On another note, the idea that giving Barbara Ann all she wants will result in romantic entanglement (love-as-materialism, if you will) is a grievous flaw in Alan's plan, but it makes for a blistering commentary on the American dream. The film makes it clear that Barbara Ann is not exactly rolling in dough. She lives in a small house and her mother works as a cocktail waitress (a profession one character out-and-out compares to prostitution). On her first day at school, she's mocked for wearing a cheap synthetic sweater ("Amazing what they're doing with chemicals these days") instead of cashmere. It's made clear that she has to try and keep up with the Joneses in order to be popular... but how to do this? Well, how about becoming famous? Barbara Ann early on states that she's always wanted to be an actress, so naturally Alan arranges a meeting with a prolific producer of teen beach movies. However, Barbara Ann meets a nice fellow who just so happens to be from a well-off family... except that he doesn't want her acting, the insinuation being that actress isn't the most respectable of positions. This tension between old and new money, played out in the life of a Have-Not trying to break into the world of the Haves, has some surprising and unintended dramatic consequences (of which I wouldn't dream of giving away, though I will note that Tuesday Weld looks an awful lot like Marilyn Monroe in certain parts of the film -- likely an intentional jab by Axelrod, who wrote "The Seven Year Itch" and "Bus Stop").

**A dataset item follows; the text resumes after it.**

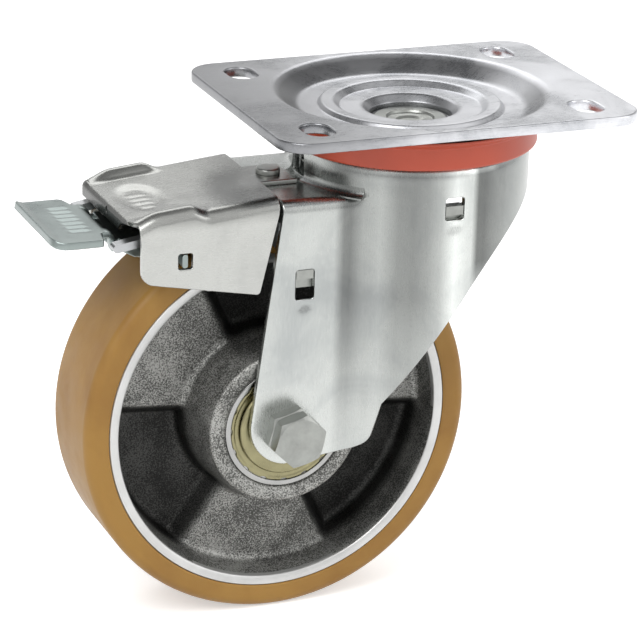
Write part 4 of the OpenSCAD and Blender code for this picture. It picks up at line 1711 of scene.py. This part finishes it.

In fact, part of the fun of this film is watching the story blossom in unexpected directions due to the fallout from Barbara Ann's wants. Every step of the well-planned story feels logical and acceptable even as the film swings from frothy comedy to caustic satire to sober drama to whacked-out gallows humor. The story begins with a Meet Cute between two teenagers, and it ends with a bulldozer chasing down a man in a wheelchair. How exactly you can get from Point A to Point Z is up to you to discover. It's a portrait of humankind that makes us all look like an experiment gone wrong, and it's pretty damn funny to boot.